The social practice of boycotting became a powerful, worldwide instrument for disenfranchised social and ethnic groups through the twentieth century. The practice of passive resistance posited an alternative, peaceful means to gain social, political, and economic objectives, or to at least bring attention to particular grievances.
Bibliography
Bew, Paul. Land and the National Question in Ireland, 1858-1882. Dublin: Gill & Macmillan, 1978. A critique of Irish tenant farmer organizations and the multiple internal divisions in Irish land reform movements.
Clark, Samuel. Social Origins of the Irish Land War. Princeton, N.J.: Princeton University Press, 1979. An analysis of the socioeconomic structures in late nineteenth century Ireland and the origins of “collective action” campaigns.

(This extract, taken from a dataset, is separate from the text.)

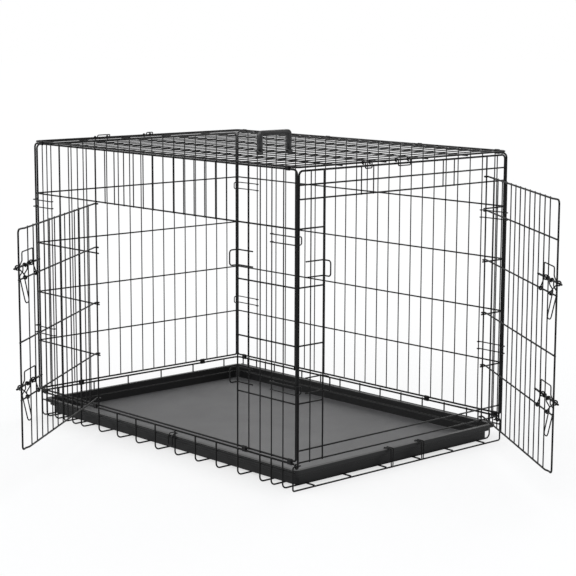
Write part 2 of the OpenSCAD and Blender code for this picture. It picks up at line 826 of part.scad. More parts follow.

Jordan, Donald E., Jr. Land and Popular Politics in Ireland: County Mayo from the Plantation to the Land War. Cambridge, England: Cambridge University Press, 1994. A long-term analysis of tenant farmer organization and political activity in County Mayo. The most specific work dealing with the foundation of the Mayo Tenants League and socioeconomic conditions in County Mayo.
Marlow, Joyce. Captain Boycott and the Irish. London: Andre Deutsch, 1973. The most detailed narrative of Charles Boycott’s career and the specific events of the “Boycott campaign” at Lough Mask Estate in 1880.
O’Day, Alan. Irish Home Rule, 1867-1921. Manchester, England: Manchester University Press, 1998. An examination of the evolution within the Irish home rule movement and its relationship with other nationalist groups in Ireland. Includes timeline and glossary of terms.